Ok, lets say for all practical purposes that it does degrade with normal temps, yes 76C is still considered well within normal limits. By how much? How fast? At what temp does it accelerate, or does it? Seeing that there are people still running the earliest video cards, it's safe to say that video cards will last a LONG TIME as long as you don't tear them up. Lets say 10yrs, for ease of use, although we all know they last much longer than that. Lets say running high/normal temps will degrade the GPU by 20% over it's lifetime. That still leaves you with 8yrs of trouble free use. Do you REALLY think you're gonna be running this same 9600GT 8 yrs from now? Most around here change them every year is not sooner. Mine typically last me 2yrs before I upgrade, then sell them to friends that STILL use them today.
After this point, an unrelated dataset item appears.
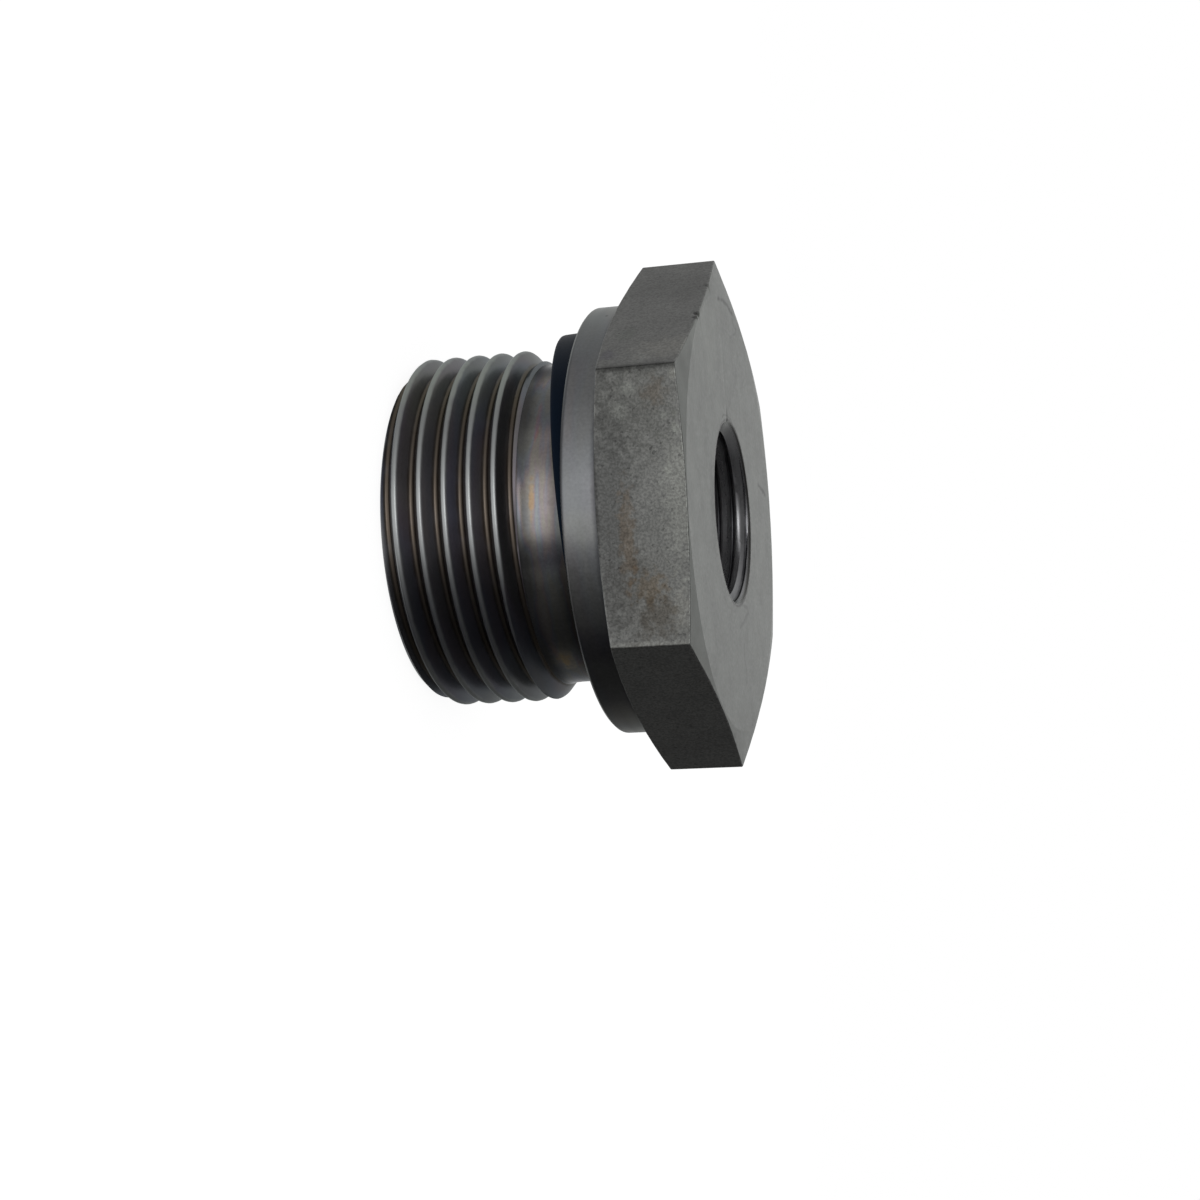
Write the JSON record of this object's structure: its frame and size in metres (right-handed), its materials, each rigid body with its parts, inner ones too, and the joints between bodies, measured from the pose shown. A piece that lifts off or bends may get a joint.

I'm not on you for WCing a 9600GT, just saying that a higher OC on your CPU will give you MUCH better returns and WCing it will help you get there.


Axis
 
...

I'm not on you for WCing a 9600GT, just saying that a higher OC on your CPU will give you MUCH better returns and WCing it will help you get there.

Axis
Last night while drinking at the bar I found two twenties bills folded together laying on the floor in the bathroom stall. For a while I held onto it, listening to hear if anyone was talking about money they lost. I'm a regular at this bar, so it's always likely I know 70% of the people there. After being there for another 3 hours and asking various people I know if they know anyone who lost some cash. No one knew anyone who lost some $$$. Before I left I asked the bar tender Chad if anyone asked about any currency turned in, he said "no". While walking the two blocks home I pondered what I could use this toward. It than popped in my head, "DD CPU waterblock"... $49.99 + shipping $7

I noticed the NB of the GA-EP45-UD3R runs a bit hot. Hotter than my CPU actually. Should I block that too? Next Friday I may order both. However, If I do that, I'll be waiting a little longer to buy the proper tools for sheetmetal bending so I can make my shroud.